Despite the severity of these potential remedies, industry experts believe that Google’s case is unlikely to set a precedent for similar actions against other tech giants like Apple, Amazon, or Meta. This is due to the antitrust issues at the heart of Google’s case being distinct from those facing its peers, where Google’s monopoly relates specifically to its dominance in search services, whereas other Big Tech firms operate under different business models that present unique regulatory challenges. For instance, the Federal Trade Commission’s (FTC) case against Amazon centers on the company’s use of self-preferencing – promoting its own products over third-party sellers on its marketplace – is viewed more as a traditional retail dispute over a digital monopoly issue, as it involves allegations of unfair competitive practices rather than outright market control.
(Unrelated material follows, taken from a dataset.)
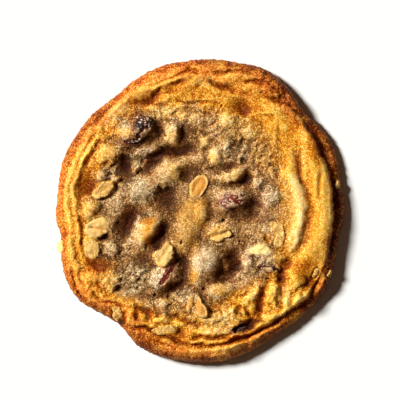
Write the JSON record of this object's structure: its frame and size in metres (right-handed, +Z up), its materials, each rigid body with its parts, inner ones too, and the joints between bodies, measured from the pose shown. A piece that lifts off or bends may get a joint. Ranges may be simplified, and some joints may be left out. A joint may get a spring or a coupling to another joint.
{
  "type": "oatmeal raisin cookie",
  "caption": "Thin wrinkled oatmeal raisin cookie with a lumpy middle, folded golden rim, oat flakes and raisins, lying on its flat base.",
  "frame": {"origin": "on the surface that the cookie lies on, below the middle of its bounding box", "axes": "+Z up out of the cookie's top face, +X to the right and +Y away from the viewer when the cookie is seen from above"},
  "size_m": [0.1156, 0.1212, 0.0129],
  "materials": {
    "baked_dough": "baked oat dough, matte and sandy, golden brown at the rim and beige in the middle",
    "oat_flake": "rolled oat flake, pale cream yellow, matte with a faint sheen",
    "raisin": "dried raisin skin, wrinkled, dark purple brown with a sticky gloss"
  },
  "bodies": {
    "root": {"cookie": "baked_dough", "raisin_1": "raisin", "raisin_2": "raisin", "raisin_3": "raisin", "raisin_4": "raisin", "raisin_5": "raisin"}
  },
  "joints": []
}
Similarly, the case against Apple focuses on its App Store practices, such as restricting competitor access and imposing high commission fees – policies that the government argues disadvantage developers and reduce consumer choice. However, Apple’s dominance is more challenging to litigate than Google’s search monopoly because it is rooted in product integration and platform exclusivity, rather than control over a single market.
Ultimately, while Google’s ruling marks a significant win for antitrust regulators, it is unlikely to reshape the broader tech landscape. The penalties may include adjustments to Google’s business practices, but regulators appear more focused on promoting competition through transparency and interoperability rather than breaking up Big Tech firms.